To this day, the Indian government pointedly refuses to address head-on whether it has used this spyware, and whom it has deployed it on.

Prakash argued that mass surveillance of undersea cables, while permitted in the license, was unlawful and unconstitutional. “A license is not a law laid down by parliament. It is merely issued by the Department of Telecommunications. A license cannot empower the government to engage in widespread surveillance, or indeed, any surveillance in the absence of a law laid down by Parliament,” Prakash said. 

“Under Section 5(2) of the Indian Telegraph Act, read with Rule 419A of the Telegraph Rules, the law only provides for interception in cases of a public emergency or for concerns of public emergency and safety. 

“That clearly does not cover having a bulk or mass surveillance measure such as having a complete copy of traffic that's passing through landing stations. It certainly doesn't allow the kind of provisions which are there in the license,” Prakash said, adding that if these provisions were challenged in court, they would be struck down as unconstitutional.

While the point on the letter of any contract being superseded by the law of the land holds, and has regularly been cited in the courts too, the idea of the courts declaring such snooping unconstitutional seems ambitious, considering that similar surveillance litigation is dragging slowly through the courts.

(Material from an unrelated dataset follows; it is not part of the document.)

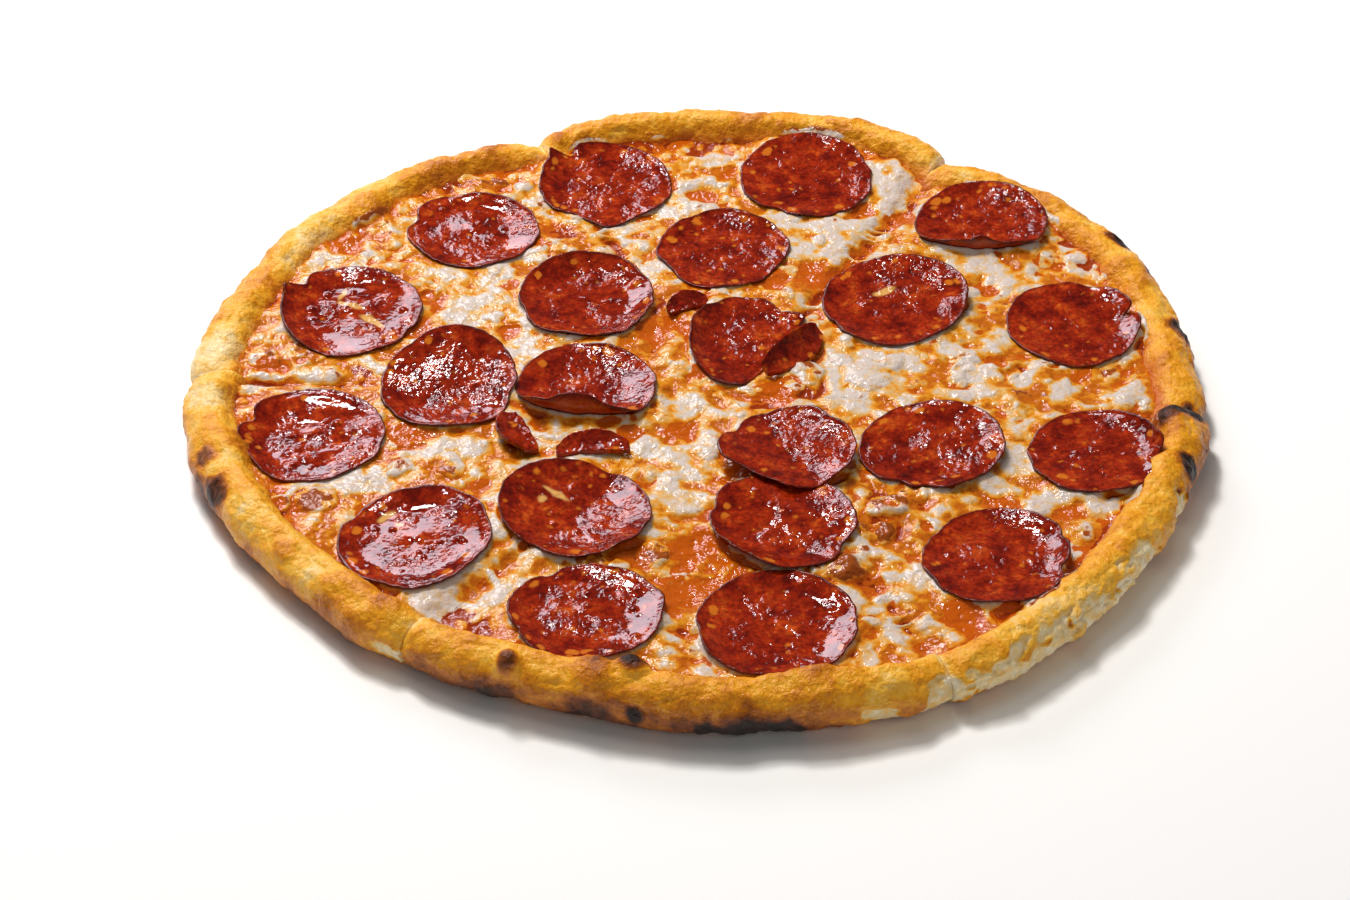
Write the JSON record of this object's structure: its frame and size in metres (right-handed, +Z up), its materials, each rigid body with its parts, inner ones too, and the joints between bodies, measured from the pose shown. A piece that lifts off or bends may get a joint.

Be it existing electronics snooping laws or even coercive power laws like the Unlawful Activities Prevention Act, courts have preferred to go soft whenever the government has cited issues of national security to justify such measures. Courts have  preferred instead to take the easy way out by way of asking for stricter monitoring and approvals by higher authorities and officers, in a way shifting the onus of responsibility back on the very government which set out to bend the law in the first place.